>> begin Provided data
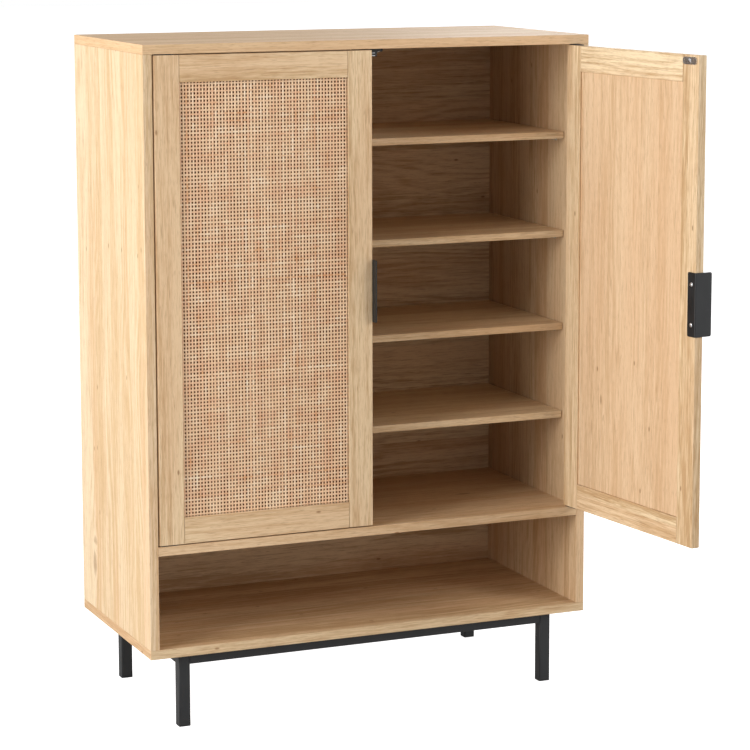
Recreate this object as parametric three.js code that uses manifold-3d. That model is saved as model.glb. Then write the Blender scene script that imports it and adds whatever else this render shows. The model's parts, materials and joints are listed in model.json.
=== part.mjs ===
// A tall oak shoe cabinet on a black steel base: an open compartment below, and above it four
// adjustable shelves behind two framed doors filled with woven cane. The left door is shut and
// the right one stands open. Millimetres, +Z up, the front faces -Y.
import * as THREE from "three";
import { mergeVertices } from "three/addons/utils/BufferGeometryUtils.js";
import Module from "manifold-3d";

const wasm = await Module();
wasm.setup();

// Carcass
const cabinetWidth = 800;
const cabinetDepth = 373;
const carcassHeight = 1011;
const board = 15.5; // thickness of the carcass boards
const openCompartment = 158; // clear height under the fixed shelf
const glueLine = 0.1; // between two pieces that are fixed together

// Back panel, in a groove all round
const backThickness = 5;
const backInset = 10; // from the rear of the carcass
const backTongue = 5.5; // how far it goes into the boards
const grooveSlack = 0.15; // on each face of a panel in its groove
const grooveEndSlack = 0.5; // past the panel's edge

// Adjustable shelves and their pins
const shelfThickness = 12;
const shelfSetback = 57; // from the front of the carcass
const shelfEndGap = 1.5; // to the side panel
const shelfBackGap = 1;
const shelfDrops = [3.5, 10.5, 11, 2.5]; // below an even spacing, from the lowest shelf up
const pinRadius = 2.5;
const pinInBoard = 8;
const pinUnderShelf = 7.5;
const pinCollarRadius = 4;
const pinCollar = 1.2;
const pinFromShelfEdge = 32;
const pinSegments = 12;
const holeSlack = 0.1; // on the radius of a bored hole
const holeEndSlack = 0.7; // past the end of the pin in it

// Doors
const doorThickness = 15;
const swingClearance = 0.6; // between a turning door's corner and the side panel
const doorEndGap = 2; // above and below each door
const doorCentreGap = 4.5;
const stileWidth = 43;
const railWidth = 44;
const frameJoint = 0.3; // between a rail and its stile
const hingeEdgeRadius = 2.5;
const tenonLength = 6;
const tenonShoulder = 10; // from the rail's outer edge
const panelThickness = 4;
const panelRecess = 2.5; // from the door's inner face
const caneThickness = 2;
const caneRecess = 3; // from the door's outer face
const infillTongue = 6; // of the panel and of the cane in the frame
const leftDoorOpening = 0; // degrees from shut
const rightDoorOpening = 96.4;

// Pivots in the doors' ends
const pivotInset = 8; // from the hinge edge to the axis
const pivotPinRadius = 2.5;
const pivotPinLength = 9;
const pivotPlateLength = 34;
const pivotPlateWidth = 12;
const pivotPlateThickness = 1.4;
const pivotBossRadius = 4.5;
const pivotBossHeight = 0.4;
const pivotSegments = 24;

// Handles, bent from sheet round the doors' free edges
const handleLength = 105;
const handleSheet = 1.8;
const handleFlange = 19.3;
const handleReach = 15.5; // past the door's outer face
const handleBendRadius = 2;
const handleCornerRadius = 3;
const handleScrewSpacing = 66;
const handleScrewInset = 11.2; // from the door's free edge
const handleHoleRadius = 2.2;

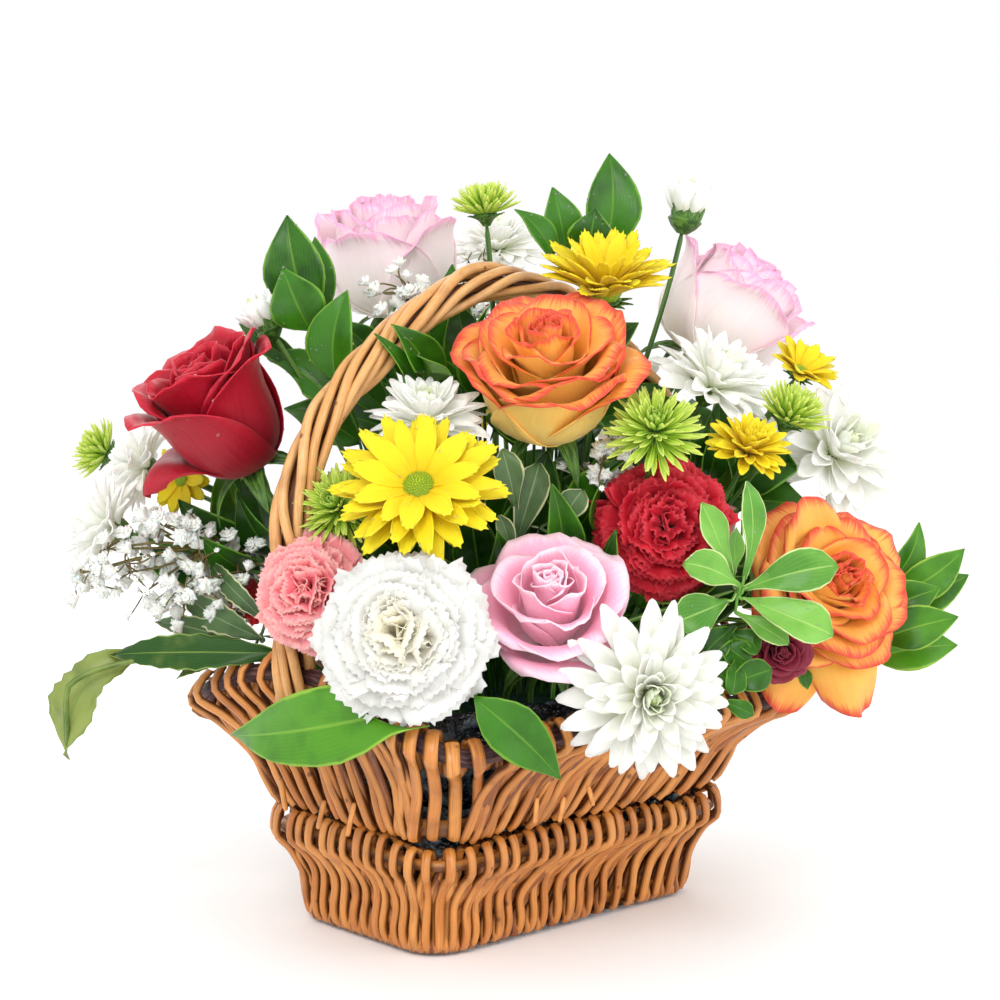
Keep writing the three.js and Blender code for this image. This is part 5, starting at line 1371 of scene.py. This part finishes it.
ownPaint = {"ruscus_right": "leaf_bright", "leaf_over_left_rim": "leaf_bright", "leaf_long_left": "leaf_olive"}
dress(makeFillers(), leafPaints["leaf"], "leaf")
for number, (name, (form, slotName, leaves)) in enumerate(sprays.items()):
    finish = leafPaints[ownPaint.get(name, slotName)]
    dress(makeSpray(name, form, leaves, number), finish, slotName, name)
print("leaves done")


# seed, middle of the cloud, half sizes in millimetres, florets
breaths = {
    "breath_left": (7, (-146, 4, 16), (42, 34, 26), 190),
    "breath_top_left": (11, (-48, 118, 16), (17, 19, 14), 34),
    "breath_top": (5, (-14, 140, -28), (17, 19, 14), 30),
    "breath_centre": (19, (52, 48, 56), (15, 17, 12), 34),
}
# floret radii, the share of florets that stand in clumps, how far a clump spreads, twig widths
breathSet = {"sizes": [0.0012, 0.0025, 0.0031, 0.0036], "clumped": 0.78, "clump": 0.0046, "twig": 0.0011,
             "fineTwig": 0.0008, "heart": (0, 0, 0.12)}
puffSheet = sheetTemplate("puff", 14, 5)
twigSheet = sheetTemplate("twig", 4, 5)


def floretFinish():
    floret = Finish("whiteFlorets")
    cloud = floret.noise(floret.spot(), 700.0, 2.0)
    body = floret.mix(floret.band(cloud, 0.35, 0.65), tint("eceee2"), tint("ffffff"))
    floret.bump(cloud, 0.5, 0.0005)
    return floret.surface(Base_Color=body, Roughness=0.7, Specular_IOR_Level=0.2, Subsurface_Weight=0.2,
                          Subsurface_Scale=0.002)


twigFinish = stemFinish("breathTwig", "86803f", "4e3318")
floretWhite = floretFinish()


def ringSpots(middle, way, turn, reach, height):  # rings about a line, each as wide and as high as given
    side = unit(np.cross(way, (0.3, 0.2, 1)))
    other = np.cross(way, side)
    return (middle + side * (np.cos(turn) * reach)[..., None] + other * (np.sin(turn) * reach)[..., None]
            + way * height[..., None])


def floretSpots(middle, way, size, rng):  # a small puff of seven ruffled petals
    u, v = sheetShares(puffSheet)
    turn = u * math.pi
    ruffle = 1 + 0.2 * np.cos(7 * turn) * np.sin(v * math.pi) + rng.uniform(-0.12, 0.12, u.shape)
    ruffle[:, -1] = ruffle[:, 0]
    reach = size * spread(v, (0.14, 0.6, 1.1, 0.95, 0.6, 0.08)) * ruffle
    height = size * spread(v, (-0.8, -0.25, 0.2, 0.5, 0.34, 0.2)) + size * 0.9 * (ruffle - 1)
    return ringSpots(middle, way, turn, reach, height)


def inCloud(middle, half, turn, level, share):  # a place in the cloud: round it, up it and out from its middle
    reach = math.sqrt(1 - level ** 2) * share[0]
    return placeOf((middle[0] + half[0] * math.cos(turn) * reach, middle[1] + half[1] * level * share[1],
                    middle[2] + half[2] * math.sin(turn) * reach))


def makeBreath(name, seed, middle, half, count):
    rng = np.random.default_rng(seed)
    hub = heart + (placeOf(middle) - heart) * 0.9 + (0, 0, 0.011)
    path = stemPath(hub, -unit(hub - stemSet["heart"]), stemHole(name))
    stalks = [rodCopy(stemSheet, path, (0.001, 0.0016, 0.0018))]
    florets, knots = [], []
    for k in range(max(5, count // 7)):
        turn, level = rng.uniform(0, 2 * math.pi), rng.uniform(-0.9, 0.8)
        knots.append(clearOfHeads(inCloud(middle, half, turn, level, (rng.uniform(0.5, 0.95), 0.8)), 0.002))
        start = nearestOn(path[:-2], knots[-1])
        bend = (start + knots[-1]) / 2 + rng.uniform(-0.003, 0.003, 3)
        stalks.append(rodCopy(twigSheet, [start, bend, knots[-1]], breathSet["twig"], rng.uniform(0, 1)))
    for k in range(count):
        turn, level = rng.uniform(0, 2 * math.pi), rng.uniform(-1, 1)
        deep = rng.uniform(0.5, 1.0)
        spot = inCloud(middle, half, turn, level, (deep, deep))
        if rng.uniform() < breathSet["clumped"]:
            spot = knots[rng.integers(len(knots))] + rng.normal(0, breathSet["clump"], 3)
        spot = clearOfHeads(spot, 0.0035)
        knot = nearestOn(knots, spot)
        way = unit(unit(spot - knot) + unit(spot - breathSet["heart"]) + rng.uniform(-0.4, 0.4, 3))
        size = rng.choice(breathSet["sizes"])
        bend = (knot + spot) / 2 + rng.uniform(-0.002, 0.002, 3)
        stalks.append(rodCopy(twigSheet, [knot, bend, spot - way * size * 0.6], breathSet["fineTwig"],
                              rng.uniform(0, 1)))
        for layer in range(3 if size > 0.002 else 1):  # smaller puffs stand in the open one
            turned = unit(way + rng.uniform(-0.35, 0.35, 3) * layer)
            puff = floretSpots(spot + way * size * 0.4 * layer, turned, size * (1 - 0.26 * layer), rng)
            florets.append(copySheet(puffSheet, puff, rng.uniform(0, 1)))
    dress(seamless(stalks, name + "_twigs", 0.000005), twigFinish, "floret_white")
    dress(seamless(florets, name + "_florets", 0.00001), floretWhite, "floret_white", name)


for name, (seed, middle, half, count) in breaths.items():
    makeBreath(name, seed, middle, half, count)
print("clouds done")


# how many water drops stand on each piece
dropSet = {"rose_pink_petals": 60, "rose_red_petals": 70, "rose_orange_top_petals": 50,
           "rose_orange_right_petals": 30, "rose_blush_right_petals": 30, "ruscus_left_leaves": 70,
           "ruscus_top_leaves": 60, "ruscus_centre_leaves": 30, "daisy_yellow_front_petals": 20,
           "pittosporum_front_leaves": 30}
dropSizes = (0.00035, 0.00085)
dropSheet = sheetTemplate("drop", 9, 4)


def makeDrops():
    rng = np.random.default_rng(21)
    u, v = sheetShares(dropSheet)
    drops = []
    for pieceName, count in dropSet.items():
        mesh = bpy.data.objects[pieceName].data
        places, ways = readSpots(mesh), readSpots(mesh, "normal")
        seen = np.flatnonzero(ways @ toward > 0.35)
        for k in rng.choice(seen, count, replace=False):
            size = rng.uniform(*dropSizes)
            spots = ringSpots(places[k], ways[k], u * math.pi, size * np.sin(v * math.pi),
                              -size * 0.6 * np.cos(v * math.pi))
            drops.append(copySheet(dropSheet, spots))
    return seamless(drops, "waterDrops", 0.000005)


waterDrops = makeDrops()
waterDrops.data.materials.append(Finish("clearWater").surface(Base_Color=(1, 1, 1, 1), Roughness=0.03, IOR=1.33,
                                                              Transmission_Weight=0.9))
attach(waterDrops, "root")
print("drops done")

for template in [o for o in bpy.data.objects if "columns" in o]:
    bpy.data.objects.remove(template)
>> end Provided data
◆ Short exercise ◆
Copy, please, exactly the lines that start at the first line of the data and end at the line containing "import Module from", both kept and no others.

◆ Response to the exercise ◆
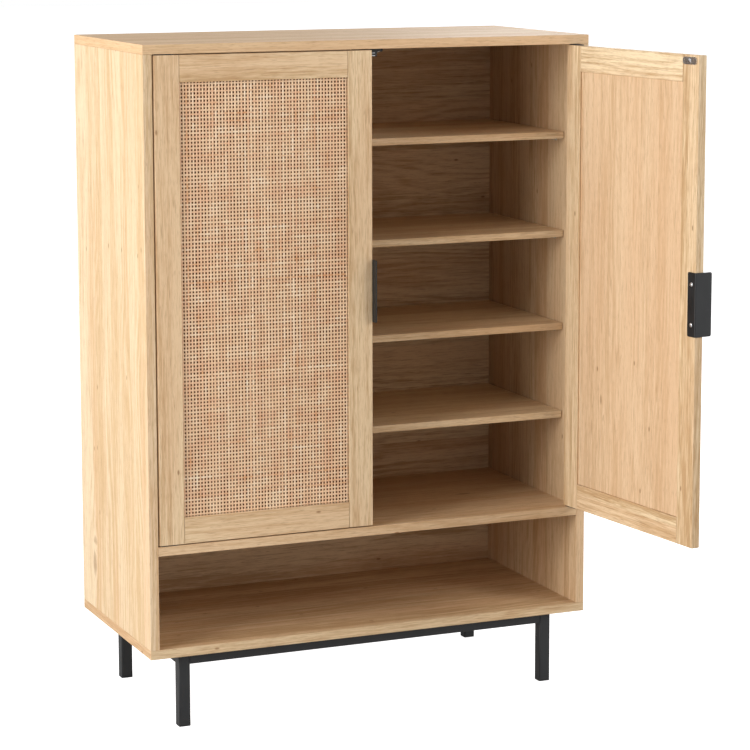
Recreate this object as parametric three.js code that uses manifold-3d. That model is saved as model.glb. Then write the Blender scene script that imports it and adds whatever else this render shows. The model's parts, materials and joints are listed in model.json.
=== part.mjs ===
// A tall oak shoe cabinet on a black steel base: an open compartment below, and above it four
// adjustable shelves behind two framed doors filled with woven cane. The left door is shut and
// the right one stands open. Millimetres, +Z up, the front faces -Y.
import * as THREE from "three";
import { mergeVertices } from "three/addons/utils/BufferGeometryUtils.js";
import Module from "manifold-3d";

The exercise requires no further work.